Cordaid also funded the Ma’an report “Eye on the Jordan Valley,” alleging that “Israel has continually coveted the Jordan Valley since the 1967 war” and that “the Jordan Valley is suffering from serious social, environmental and economic devastation as a consequence of Israel’s apartheid policies.”

  • Center on Housing Rights and Evictions (COHRE), which received grants of more than €220,000 from Cordaid in 2009. It calls for the “right of return” of Palestinian refugees and accuses Israel of “ethnic cleansing,” “collective punishment,” and other tendentious charges. COHRE has worked together with BADIL (see above), including a May 2005 joint publication that accused Israel of “the calculated theft of Palestinian land… through military aggression… the imposition of apartheid-like laws… a cruel form of ethnic cleansing.”
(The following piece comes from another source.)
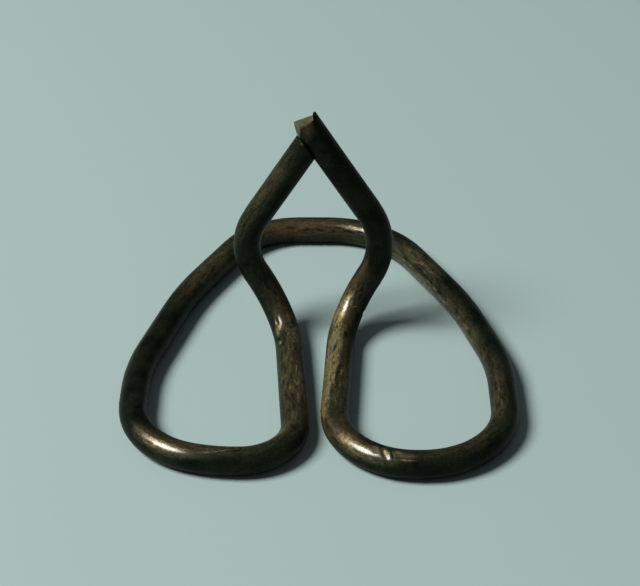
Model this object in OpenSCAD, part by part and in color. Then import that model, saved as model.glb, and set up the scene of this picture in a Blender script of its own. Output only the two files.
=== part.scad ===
// Free-standing stand bent from one length of round wire: a flat foot of two
// rounded loops, two runs side by side that rise at the neck, and a diamond
// head whose two ends meet at the top.
// The head stands in the XZ direction, the foot lies on Z = 0 and its front
// faces -Y. The origin is under the middle of the foot.

/* [Wire] */
// Diameter of the round wire
wire_d = 2.9; // [2.4:0.1:3.2]
// How much thinner the wire is drawn out in its bends
bend_thinning = 0.02; // [0.01:0.005:0.04]

/* [Whole stand] */
// Width of the foot over its two sides
foot_w = 39.8; // [37:0.2:44]
// Depth of the foot from its front to its back
foot_l = 44.4; // [42:0.2:50]
// Height of the stand, up to the highest point of the right arm's tip
stand_h = 26; // [24:0.2:30]

/* [Left toe] */
// How far the left toe stops short of the right toe
left_toe_setback = 0.5; // [0:0.1:1.5]
// How far the left toe sweeps back towards its outer corner
left_toe_sweep = 2; // [1:0.1:3]
// Distance from the middle plane at which the left toe starts its sweep
left_toe_mid_x = 9.8; // [9:0.1:11]

/* [Side rails] */
// Distance behind the front at which the left rail starts to close in
left_knee_y = 16.5; // [15:0.5:19]
// Distance behind the front at which the right rail starts to close in
right_knee_y = 17.3; // [15:0.5:19]
// Distance in from its side that the left rail has reached at its shoulder
left_shoulder_in = 4.2; // [3:0.1:5]
// Distance in from its side that the right rail has reached at its shoulder
right_shoulder_in = 3.4; // [2.5:0.1:5]
// Distance of the left rail's shoulder from the back of the foot
left_shoulder_y = 14.4; // [12:0.2:16]
// Distance of the right rail's shoulder from the back of the foot
right_shoulder_y = 16; // [12:0.2:17]
// Distance of the left back corner from the middle plane
left_back_x = 7.1; // [6:0.1:9]
// Distance of the right back corner from the middle plane
right_back_x = 7.3; // [6:0.1:9]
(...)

  • Ittijah (see above), funded by Cordaid from at least 2004 to 2010.
  • Holy Land Trust (HLT): Active in BDS, HLT conducts politicized tours targeting church leaders and the international community, claiming to provide “cross cultural and experimental learning opportunities in both Palestine and Israel.” Director Sami Awad employs inflammatory rhetoric, referring to demolition of illegally-built homes as “ethnic cleansing.”
  • Al-Quds Underground (AQU), which claims “to create a secret space for artistic expression.” On October 30, 2009, the group reportedly refused to allow Israelis to attend one of its events. This was confirmed by Cordaid officials, who claimed that “the organizers of the festival felt forced…to ask Israeli participants to withdraw from the tour.”